Commercial traders. Often seen as the "smart money" with the best market information, commercial traders use futures and options contracts to hedge their business activities. Generally, they are commodity producers, but a growing number are hedge funds that own commodity pools. Analysts usually suggest trading in the same direction as the "commercials" when their net COTs positions hit historic extremes.

Commitments of Traders Reports. The "COTs," as they're usually known, are published by the CFTC (see above) each week Friday at 3:30 p.m. (or the following Monday if there's a holiday). The reports detail futures and options holdings in 90-odd markets, based on data from the previous Tuesday. At the COTs website (click here), the data, including that from past years, can be easily downloaded into spreadsheets for analysis. (See the simple instructions on website.) Combined futures and options data is available for most markets going back to 1995.

Commodity Futures Trading Commission. The CFTC is an independent U.S. government agency created in 1974 to record and monitor futures markets. It publishes the weekly Commitments of Traders Reports.
Drawdown. Loss. This blog oftens refer to a trade's largest past drawdown since the beginning of my data (usually 1995, when the CFTC first started to publish the combined futures and options trading figures). This is the largest entry-to-intratrade drop that the trade saw during a trading signal. This, however, was not necessarily the loss at the end of the trade, since the price may have rebounded. I include the largest drawdown because I use it to calculate my maximum portfolio allocation for a trade (see "Portfolio allocation" below). I have a mental stop below this drawdown level for each trade (see "Stop" below).

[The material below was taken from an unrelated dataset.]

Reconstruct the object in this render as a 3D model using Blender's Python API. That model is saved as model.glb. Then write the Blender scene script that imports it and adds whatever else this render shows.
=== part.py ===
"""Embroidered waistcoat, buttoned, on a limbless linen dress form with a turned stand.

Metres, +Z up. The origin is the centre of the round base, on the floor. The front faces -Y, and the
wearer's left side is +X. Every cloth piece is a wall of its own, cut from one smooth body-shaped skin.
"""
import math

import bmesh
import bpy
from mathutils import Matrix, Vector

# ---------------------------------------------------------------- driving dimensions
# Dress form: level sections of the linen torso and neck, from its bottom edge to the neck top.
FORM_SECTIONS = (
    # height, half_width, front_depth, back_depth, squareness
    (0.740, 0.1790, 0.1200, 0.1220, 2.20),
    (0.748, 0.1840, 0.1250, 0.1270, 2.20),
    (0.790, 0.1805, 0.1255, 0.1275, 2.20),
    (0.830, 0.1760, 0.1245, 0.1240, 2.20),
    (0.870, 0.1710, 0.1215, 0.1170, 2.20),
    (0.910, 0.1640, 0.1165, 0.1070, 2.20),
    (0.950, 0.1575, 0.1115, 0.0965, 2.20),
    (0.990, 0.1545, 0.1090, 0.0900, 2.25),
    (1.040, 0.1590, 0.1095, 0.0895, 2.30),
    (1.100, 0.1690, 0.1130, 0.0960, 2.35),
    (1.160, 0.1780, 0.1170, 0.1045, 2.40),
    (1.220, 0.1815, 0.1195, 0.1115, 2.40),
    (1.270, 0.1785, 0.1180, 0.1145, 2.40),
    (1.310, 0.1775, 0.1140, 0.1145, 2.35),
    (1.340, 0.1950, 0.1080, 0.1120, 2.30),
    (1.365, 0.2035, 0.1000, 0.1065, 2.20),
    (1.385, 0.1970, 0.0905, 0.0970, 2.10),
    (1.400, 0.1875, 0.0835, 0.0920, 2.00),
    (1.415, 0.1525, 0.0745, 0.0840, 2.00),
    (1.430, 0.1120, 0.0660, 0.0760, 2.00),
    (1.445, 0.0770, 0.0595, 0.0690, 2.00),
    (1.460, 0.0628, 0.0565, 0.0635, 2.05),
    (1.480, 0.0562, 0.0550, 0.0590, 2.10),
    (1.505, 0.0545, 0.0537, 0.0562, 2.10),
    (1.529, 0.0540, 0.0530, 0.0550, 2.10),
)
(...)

Fading. Trading opposite to the prevailing trend. Analysts usually suggest fading the large speculators and small traders when their net positions hit historic extremes, and trading on the same side as the commercial traders. However, my research suggests this hasn't always been the best strategy in some markets.

Large speculators. See "Non-commercial traders" below.

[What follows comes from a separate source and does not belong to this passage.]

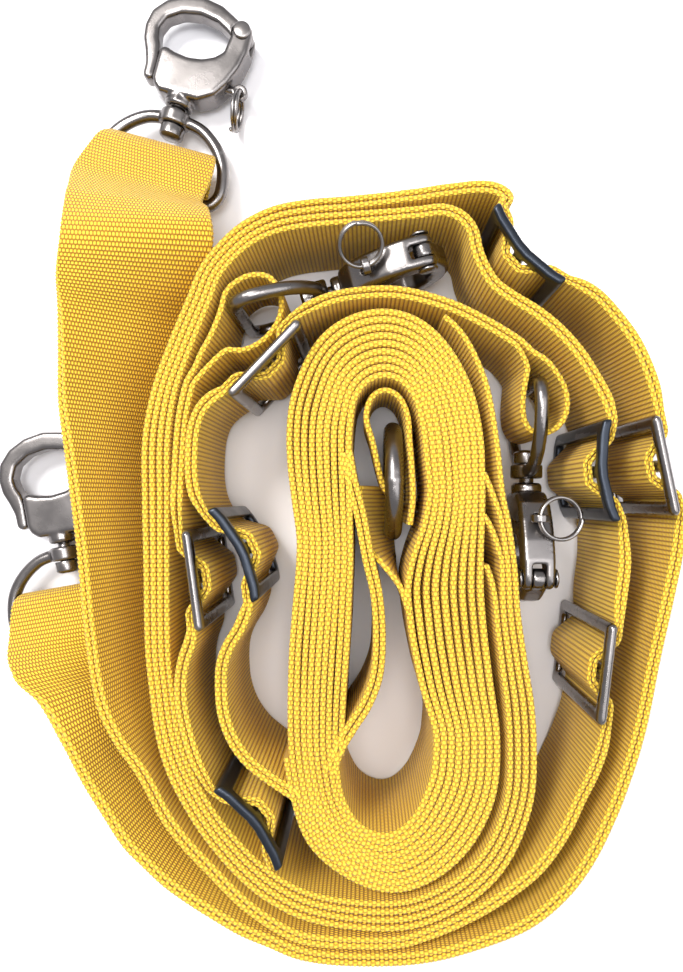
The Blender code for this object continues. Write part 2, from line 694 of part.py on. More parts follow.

Long position. Buying a security with the expectation that the asset will rise in value. Opposite of "short" (see "Short positions" below).

Non-commercial traders. Usually known as "large speculators" or "large specs" for short, this group generally consists of investment funds, hedge funds and other speculators. Analysts often see them as the "dumb money" who should be faded - or traded opposite to (see "Fading" above) - when their net COTs positions hit historic extremes.
Non-reportable positions. This category in the COTs Reports lists the holdings of small commercial and non-commercial traders whose positions were too small to be included in the commercial or non-commercial categories. Most analysts ignore the small traders as providing few useful clues to possible future market direction, but my studies show that in some markets they are the best traders to watch (for example, in the Dow Jones Industrial Average and S&P 500).

Net percentage-of-open-interest positions. This is the net position of a group of traders as a percentage of the total open interest in that market. The net position is calculated by subtracting the short positions that a group of traders holds from its long positions.

Portfolio allocation. The maximum percentage of my total assets I will devote to a trade. This calculation is based on my two-percent risk threshold for a single trade - which means I don't want to risk losing more than two percent of my total assets in any one trade.

How I calculate the maximum portfolio allocation for a setup: (1) Look up the stop level for my setup (see the "Stop" column on my latest signals table. (2) Divide that by two (my risk threshold). (3) Divide the resulting figure into one. For example, if the stop is five percent, my allocation would be 1/(5/2), or 40 percent.

One other important risk-management rule I follow: I have a maximum allocation of 25 percent of my total assets in one direction (i.e., long or short) in any one group of highly correlated markets (for example, gold, silver, copper, platinum, crude oil and heating oil). For more on my risk-control rules, see my "How It Works" page.

Risk management. See "Portfolio Allocation" and "Stop." Also, see my risk-control rules on my "How It Works" page.

Setup. A set of rules that produce a trading signal. The variables in my system are: (1) the number of weeks for measuring the moving average and standard deviation of the net percentage-of-open-interest position or the total open interest; (2) the number of standard deviations that the net percentage-of-open-interest position or total open interest must equal or exceed above or below the moving average in order to get a buy or sell signal; and (3) the trade delay or number of weeks I wait to execute a trade after the signal was given. (Trades are always executed on the weekly open.)

Short position. The sale of a borrowed security with the expectation that the asset will fall in value.

Stop. A stop sets the sell price at which a security will be sold if it falls in value. (It can also be the buy price at which a security will be bought if it rises in value.) I set my stop by taking the setup's average profit per trade in backtesting, then subtracting two standard deviations of all the trade profits. I never ignore my stops.

Small traders. See "Non-reportable positions" above.